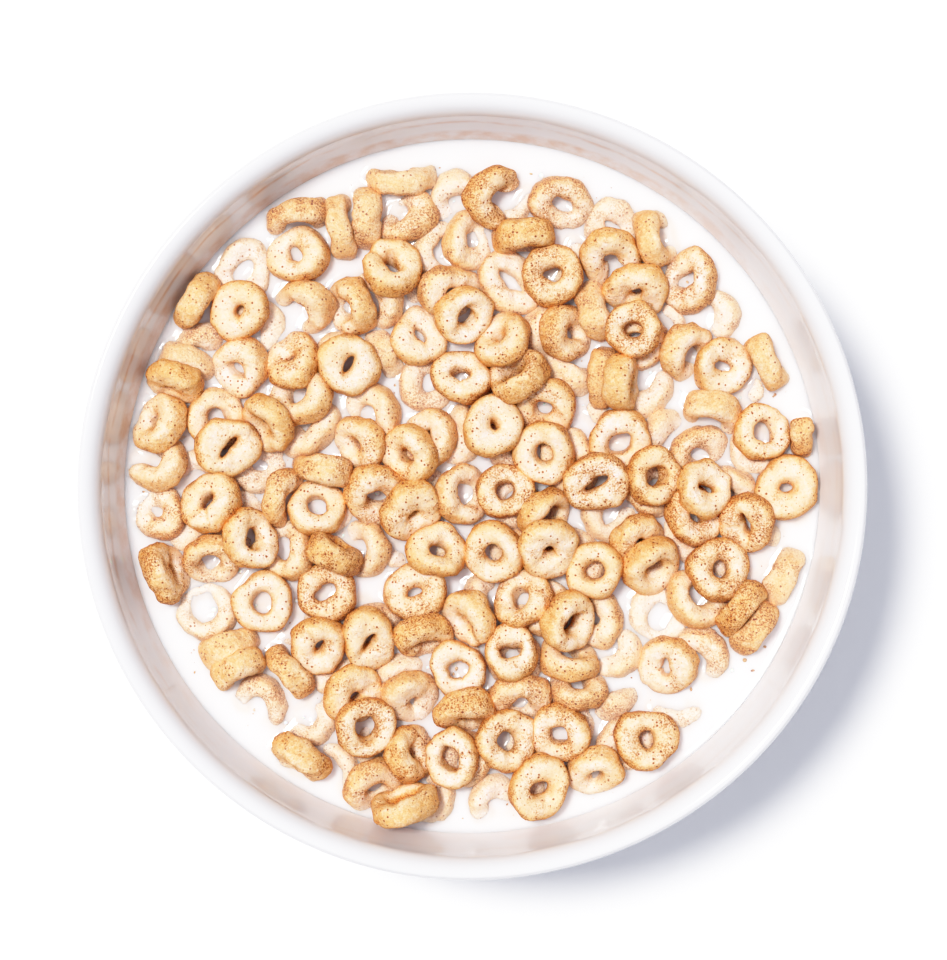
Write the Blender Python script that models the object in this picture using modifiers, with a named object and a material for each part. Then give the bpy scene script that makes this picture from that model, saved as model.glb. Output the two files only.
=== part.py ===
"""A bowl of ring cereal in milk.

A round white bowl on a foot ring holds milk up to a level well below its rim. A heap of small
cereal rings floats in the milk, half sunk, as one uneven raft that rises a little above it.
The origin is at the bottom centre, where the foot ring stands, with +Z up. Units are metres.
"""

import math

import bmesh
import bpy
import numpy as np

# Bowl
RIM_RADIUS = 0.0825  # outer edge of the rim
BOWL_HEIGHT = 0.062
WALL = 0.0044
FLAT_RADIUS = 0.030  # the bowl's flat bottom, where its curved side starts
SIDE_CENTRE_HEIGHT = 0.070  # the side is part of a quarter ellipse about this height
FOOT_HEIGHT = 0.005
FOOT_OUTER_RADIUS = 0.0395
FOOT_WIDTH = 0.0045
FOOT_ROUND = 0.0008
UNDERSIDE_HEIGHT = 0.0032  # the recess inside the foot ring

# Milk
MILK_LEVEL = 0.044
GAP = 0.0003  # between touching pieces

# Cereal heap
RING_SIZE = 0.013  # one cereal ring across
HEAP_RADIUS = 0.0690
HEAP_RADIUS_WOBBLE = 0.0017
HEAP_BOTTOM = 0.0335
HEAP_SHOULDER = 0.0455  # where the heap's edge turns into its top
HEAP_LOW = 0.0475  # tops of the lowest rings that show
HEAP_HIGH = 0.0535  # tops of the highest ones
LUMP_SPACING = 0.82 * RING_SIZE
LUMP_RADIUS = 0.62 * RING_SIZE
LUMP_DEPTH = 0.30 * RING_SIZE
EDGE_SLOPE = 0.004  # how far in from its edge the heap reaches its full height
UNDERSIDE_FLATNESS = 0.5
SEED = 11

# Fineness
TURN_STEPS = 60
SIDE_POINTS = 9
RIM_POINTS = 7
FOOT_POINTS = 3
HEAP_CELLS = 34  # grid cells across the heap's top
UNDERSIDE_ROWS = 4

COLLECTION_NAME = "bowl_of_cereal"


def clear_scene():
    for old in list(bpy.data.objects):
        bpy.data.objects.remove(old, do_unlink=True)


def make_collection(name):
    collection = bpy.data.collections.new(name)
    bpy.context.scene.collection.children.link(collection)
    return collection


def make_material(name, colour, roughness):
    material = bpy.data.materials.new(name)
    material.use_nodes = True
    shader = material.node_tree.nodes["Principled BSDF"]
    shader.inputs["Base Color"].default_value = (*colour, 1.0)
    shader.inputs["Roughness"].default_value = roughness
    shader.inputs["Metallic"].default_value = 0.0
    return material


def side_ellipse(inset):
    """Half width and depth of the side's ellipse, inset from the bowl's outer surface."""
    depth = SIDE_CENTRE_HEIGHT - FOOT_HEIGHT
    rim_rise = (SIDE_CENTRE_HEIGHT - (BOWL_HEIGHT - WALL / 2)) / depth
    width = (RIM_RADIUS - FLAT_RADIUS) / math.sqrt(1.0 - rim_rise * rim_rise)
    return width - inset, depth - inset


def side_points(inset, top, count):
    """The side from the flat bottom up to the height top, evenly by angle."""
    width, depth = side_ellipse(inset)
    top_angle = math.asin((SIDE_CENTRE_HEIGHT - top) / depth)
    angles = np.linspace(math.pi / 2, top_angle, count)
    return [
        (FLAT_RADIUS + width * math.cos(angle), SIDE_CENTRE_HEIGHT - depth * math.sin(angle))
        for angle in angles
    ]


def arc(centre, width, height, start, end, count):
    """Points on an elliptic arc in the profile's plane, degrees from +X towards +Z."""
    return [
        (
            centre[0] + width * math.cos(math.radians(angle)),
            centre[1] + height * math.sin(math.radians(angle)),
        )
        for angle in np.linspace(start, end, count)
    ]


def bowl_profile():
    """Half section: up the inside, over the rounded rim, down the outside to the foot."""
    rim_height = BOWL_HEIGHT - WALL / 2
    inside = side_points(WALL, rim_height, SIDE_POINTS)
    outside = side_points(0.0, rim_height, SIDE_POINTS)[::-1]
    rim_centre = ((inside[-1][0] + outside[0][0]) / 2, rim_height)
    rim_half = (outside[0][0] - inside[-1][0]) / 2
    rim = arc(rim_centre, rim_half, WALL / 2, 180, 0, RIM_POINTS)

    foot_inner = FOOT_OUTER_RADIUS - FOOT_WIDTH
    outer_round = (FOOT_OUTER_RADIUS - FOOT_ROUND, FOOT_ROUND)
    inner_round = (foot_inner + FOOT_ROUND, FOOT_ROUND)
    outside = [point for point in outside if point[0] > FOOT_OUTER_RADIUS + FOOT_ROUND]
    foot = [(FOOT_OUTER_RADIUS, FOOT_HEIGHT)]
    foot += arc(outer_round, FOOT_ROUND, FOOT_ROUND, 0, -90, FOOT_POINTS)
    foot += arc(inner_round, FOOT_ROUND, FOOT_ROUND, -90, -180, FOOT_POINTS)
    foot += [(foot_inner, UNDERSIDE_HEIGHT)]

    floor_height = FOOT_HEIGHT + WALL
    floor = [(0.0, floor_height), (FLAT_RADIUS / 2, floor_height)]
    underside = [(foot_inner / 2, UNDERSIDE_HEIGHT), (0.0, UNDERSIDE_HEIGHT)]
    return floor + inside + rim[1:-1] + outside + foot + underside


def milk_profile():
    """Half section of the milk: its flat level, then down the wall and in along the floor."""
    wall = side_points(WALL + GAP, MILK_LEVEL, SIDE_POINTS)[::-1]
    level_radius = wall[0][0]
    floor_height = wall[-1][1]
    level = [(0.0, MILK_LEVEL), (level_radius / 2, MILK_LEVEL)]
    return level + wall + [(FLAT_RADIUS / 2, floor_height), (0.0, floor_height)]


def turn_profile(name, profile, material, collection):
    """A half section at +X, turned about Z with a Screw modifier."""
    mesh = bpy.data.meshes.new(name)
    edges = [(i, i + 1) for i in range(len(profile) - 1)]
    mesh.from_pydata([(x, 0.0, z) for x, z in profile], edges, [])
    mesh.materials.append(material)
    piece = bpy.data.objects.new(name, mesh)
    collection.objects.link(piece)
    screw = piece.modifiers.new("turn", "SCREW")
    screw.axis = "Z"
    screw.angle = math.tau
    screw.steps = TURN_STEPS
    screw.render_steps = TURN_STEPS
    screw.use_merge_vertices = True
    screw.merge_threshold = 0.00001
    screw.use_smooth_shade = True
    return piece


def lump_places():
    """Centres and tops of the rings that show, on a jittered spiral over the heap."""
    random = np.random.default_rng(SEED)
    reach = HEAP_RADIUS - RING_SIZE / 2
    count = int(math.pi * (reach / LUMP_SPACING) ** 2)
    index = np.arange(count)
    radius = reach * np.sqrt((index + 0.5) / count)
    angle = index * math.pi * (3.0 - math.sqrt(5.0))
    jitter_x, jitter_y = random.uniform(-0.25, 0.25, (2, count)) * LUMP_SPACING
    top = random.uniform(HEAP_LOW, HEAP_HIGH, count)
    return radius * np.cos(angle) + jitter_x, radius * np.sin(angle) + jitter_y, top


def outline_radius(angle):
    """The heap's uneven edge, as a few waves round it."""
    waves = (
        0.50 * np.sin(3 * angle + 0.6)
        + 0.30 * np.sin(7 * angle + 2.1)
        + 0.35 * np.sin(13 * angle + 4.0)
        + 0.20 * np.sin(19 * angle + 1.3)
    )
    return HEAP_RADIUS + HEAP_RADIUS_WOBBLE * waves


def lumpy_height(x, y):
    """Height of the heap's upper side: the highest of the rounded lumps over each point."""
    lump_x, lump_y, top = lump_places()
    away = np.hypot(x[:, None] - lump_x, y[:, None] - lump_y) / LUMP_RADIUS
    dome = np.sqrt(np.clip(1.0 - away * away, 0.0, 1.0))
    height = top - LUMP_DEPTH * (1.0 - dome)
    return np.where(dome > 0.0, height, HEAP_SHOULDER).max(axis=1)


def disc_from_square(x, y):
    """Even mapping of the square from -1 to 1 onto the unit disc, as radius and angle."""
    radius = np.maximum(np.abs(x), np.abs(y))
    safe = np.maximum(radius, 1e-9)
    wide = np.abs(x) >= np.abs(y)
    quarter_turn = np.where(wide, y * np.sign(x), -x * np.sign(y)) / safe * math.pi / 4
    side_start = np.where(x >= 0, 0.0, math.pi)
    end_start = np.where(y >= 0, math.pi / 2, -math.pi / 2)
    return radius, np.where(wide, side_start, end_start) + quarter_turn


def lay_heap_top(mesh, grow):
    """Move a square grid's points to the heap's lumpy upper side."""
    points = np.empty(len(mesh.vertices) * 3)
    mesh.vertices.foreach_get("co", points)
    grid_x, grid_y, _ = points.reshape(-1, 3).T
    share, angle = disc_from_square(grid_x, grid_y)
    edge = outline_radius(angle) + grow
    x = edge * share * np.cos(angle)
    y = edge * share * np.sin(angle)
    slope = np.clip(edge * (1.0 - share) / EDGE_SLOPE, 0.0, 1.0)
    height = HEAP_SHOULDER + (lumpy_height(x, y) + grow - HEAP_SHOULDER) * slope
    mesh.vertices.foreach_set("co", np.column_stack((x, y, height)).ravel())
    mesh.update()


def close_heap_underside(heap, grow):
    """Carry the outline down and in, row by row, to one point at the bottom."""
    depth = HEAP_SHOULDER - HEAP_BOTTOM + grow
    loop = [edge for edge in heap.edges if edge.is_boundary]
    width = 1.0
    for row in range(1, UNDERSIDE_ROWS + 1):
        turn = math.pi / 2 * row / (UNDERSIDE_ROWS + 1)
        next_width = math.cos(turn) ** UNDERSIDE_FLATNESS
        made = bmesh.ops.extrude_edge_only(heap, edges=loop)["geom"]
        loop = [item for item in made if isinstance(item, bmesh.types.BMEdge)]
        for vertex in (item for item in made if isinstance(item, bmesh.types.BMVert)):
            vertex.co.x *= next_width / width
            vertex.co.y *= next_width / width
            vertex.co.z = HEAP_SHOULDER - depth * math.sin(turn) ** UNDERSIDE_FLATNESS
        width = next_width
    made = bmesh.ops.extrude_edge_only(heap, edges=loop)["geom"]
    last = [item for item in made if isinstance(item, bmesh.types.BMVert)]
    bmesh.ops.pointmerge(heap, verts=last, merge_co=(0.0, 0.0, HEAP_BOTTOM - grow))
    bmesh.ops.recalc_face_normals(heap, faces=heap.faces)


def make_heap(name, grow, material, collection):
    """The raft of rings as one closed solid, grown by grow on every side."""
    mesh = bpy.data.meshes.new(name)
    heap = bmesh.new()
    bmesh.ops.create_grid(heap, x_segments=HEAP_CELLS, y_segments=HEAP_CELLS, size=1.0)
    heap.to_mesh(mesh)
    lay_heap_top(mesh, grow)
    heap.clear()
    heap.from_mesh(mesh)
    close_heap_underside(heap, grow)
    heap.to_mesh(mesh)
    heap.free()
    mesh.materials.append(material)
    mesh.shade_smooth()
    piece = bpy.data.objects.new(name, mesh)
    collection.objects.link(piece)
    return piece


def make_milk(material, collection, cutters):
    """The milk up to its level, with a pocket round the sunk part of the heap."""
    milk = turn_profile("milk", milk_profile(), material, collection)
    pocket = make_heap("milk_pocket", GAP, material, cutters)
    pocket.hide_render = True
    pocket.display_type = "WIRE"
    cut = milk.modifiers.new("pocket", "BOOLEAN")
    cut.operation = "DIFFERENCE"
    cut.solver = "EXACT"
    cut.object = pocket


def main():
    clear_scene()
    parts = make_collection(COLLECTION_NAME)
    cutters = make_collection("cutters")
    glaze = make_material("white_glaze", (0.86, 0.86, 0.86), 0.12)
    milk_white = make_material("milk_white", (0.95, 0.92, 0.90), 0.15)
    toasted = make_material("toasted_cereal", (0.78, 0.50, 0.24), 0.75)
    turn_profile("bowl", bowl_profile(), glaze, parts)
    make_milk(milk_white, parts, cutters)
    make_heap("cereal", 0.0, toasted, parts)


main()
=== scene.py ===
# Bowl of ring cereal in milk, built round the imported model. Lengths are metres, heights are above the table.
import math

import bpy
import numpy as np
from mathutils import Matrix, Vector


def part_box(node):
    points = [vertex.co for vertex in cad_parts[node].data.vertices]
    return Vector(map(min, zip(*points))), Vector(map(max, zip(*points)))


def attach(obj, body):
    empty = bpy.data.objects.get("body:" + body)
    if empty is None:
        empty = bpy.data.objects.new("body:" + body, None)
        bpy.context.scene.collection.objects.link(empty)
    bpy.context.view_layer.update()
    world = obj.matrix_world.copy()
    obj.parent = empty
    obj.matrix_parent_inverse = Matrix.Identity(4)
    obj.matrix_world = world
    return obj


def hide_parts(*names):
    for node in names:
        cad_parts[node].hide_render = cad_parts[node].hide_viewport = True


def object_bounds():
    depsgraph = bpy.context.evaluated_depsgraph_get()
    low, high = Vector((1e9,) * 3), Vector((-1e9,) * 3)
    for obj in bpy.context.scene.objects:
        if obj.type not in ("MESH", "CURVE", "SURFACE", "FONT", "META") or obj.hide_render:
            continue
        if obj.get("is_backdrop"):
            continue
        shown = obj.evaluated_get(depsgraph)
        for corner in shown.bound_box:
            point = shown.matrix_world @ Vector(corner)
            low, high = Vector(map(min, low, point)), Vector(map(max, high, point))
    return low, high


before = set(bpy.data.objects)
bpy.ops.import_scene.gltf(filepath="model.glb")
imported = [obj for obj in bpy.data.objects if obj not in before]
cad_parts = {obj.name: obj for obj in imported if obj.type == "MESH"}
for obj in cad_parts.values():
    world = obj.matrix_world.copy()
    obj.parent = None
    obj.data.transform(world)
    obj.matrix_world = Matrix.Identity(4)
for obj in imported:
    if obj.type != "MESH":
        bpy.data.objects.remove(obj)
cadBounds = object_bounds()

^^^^

#### EXERCISE DETAILS:
The required output is the exact run of lines from the beginning of the listing above to the line that contains "return collection", inclusive of both.

#### ANSWER TO THIS PROBLEM:
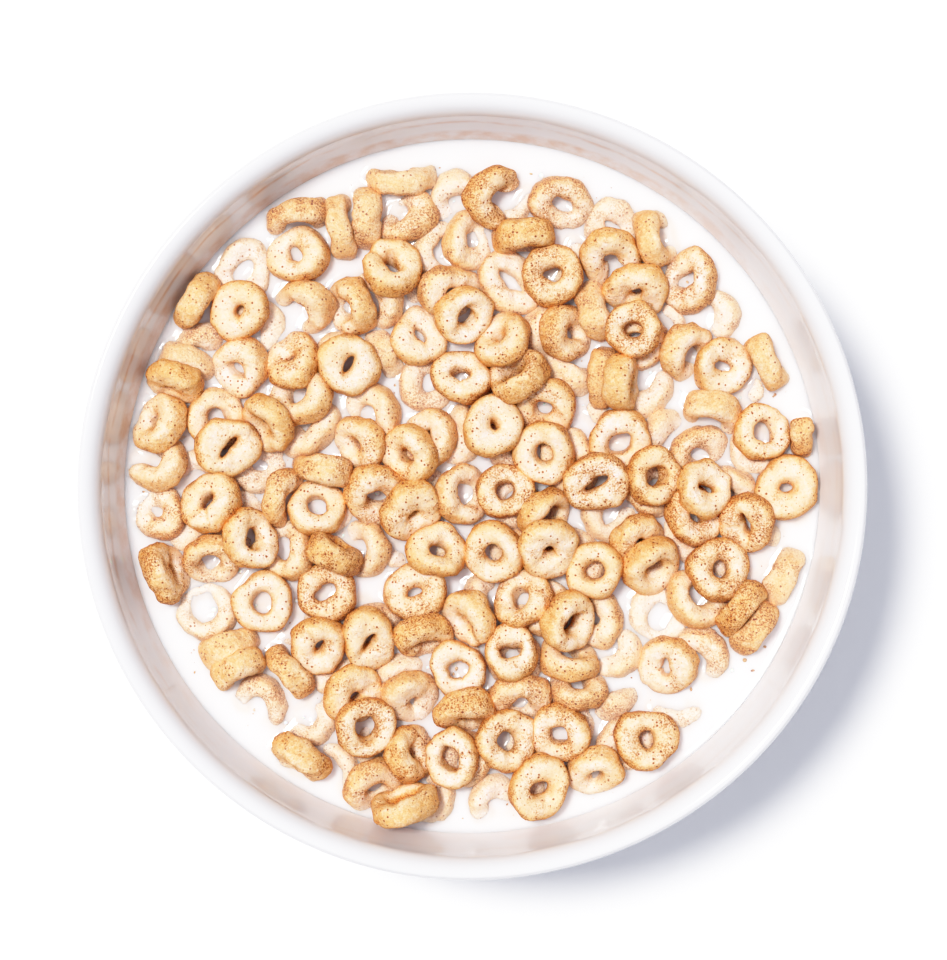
Write the Blender Python script that models the object in this picture using modifiers, with a named object and a material for each part. Then give the bpy scene script that makes this picture from that model, saved as model.glb. Output the two files only.
=== part.py ===
"""A bowl of ring cereal in milk.

A round white bowl on a foot ring holds milk up to a level well below its rim. A heap of small
cereal rings floats in the milk, half sunk, as one uneven raft that rises a little above it.
The origin is at the bottom centre, where the foot ring stands, with +Z up. Units are metres.
"""

import math

import bmesh
import bpy
import numpy as np

# Bowl
RIM_RADIUS = 0.0825  # outer edge of the rim
BOWL_HEIGHT = 0.062
WALL = 0.0044
FLAT_RADIUS = 0.030  # the bowl's flat bottom, where its curved side starts
SIDE_CENTRE_HEIGHT = 0.070  # the side is part of a quarter ellipse about this height
FOOT_HEIGHT = 0.005
FOOT_OUTER_RADIUS = 0.0395
FOOT_WIDTH = 0.0045
FOOT_ROUND = 0.0008
UNDERSIDE_HEIGHT = 0.0032  # the recess inside the foot ring

# Milk
MILK_LEVEL = 0.044
GAP = 0.0003  # between touching pieces

# Cereal heap
RING_SIZE = 0.013  # one cereal ring across
HEAP_RADIUS = 0.0690
HEAP_RADIUS_WOBBLE = 0.0017
HEAP_BOTTOM = 0.0335
HEAP_SHOULDER = 0.0455  # where the heap's edge turns into its top
HEAP_LOW = 0.0475  # tops of the lowest rings that show
HEAP_HIGH = 0.0535  # tops of the highest ones
LUMP_SPACING = 0.82 * RING_SIZE
LUMP_RADIUS = 0.62 * RING_SIZE
LUMP_DEPTH = 0.30 * RING_SIZE
EDGE_SLOPE = 0.004  # how far in from its edge the heap reaches its full height
UNDERSIDE_FLATNESS = 0.5
SEED = 11

# Fineness
TURN_STEPS = 60
SIDE_POINTS = 9
RIM_POINTS = 7
FOOT_POINTS = 3
HEAP_CELLS = 34  # grid cells across the heap's top
UNDERSIDE_ROWS = 4

COLLECTION_NAME = "bowl_of_cereal"


def clear_scene():
    for old in list(bpy.data.objects):
        bpy.data.objects.remove(old, do_unlink=True)


def make_collection(name):
    collection = bpy.data.collections.new(name)
    bpy.context.scene.collection.children.link(collection)
    return collection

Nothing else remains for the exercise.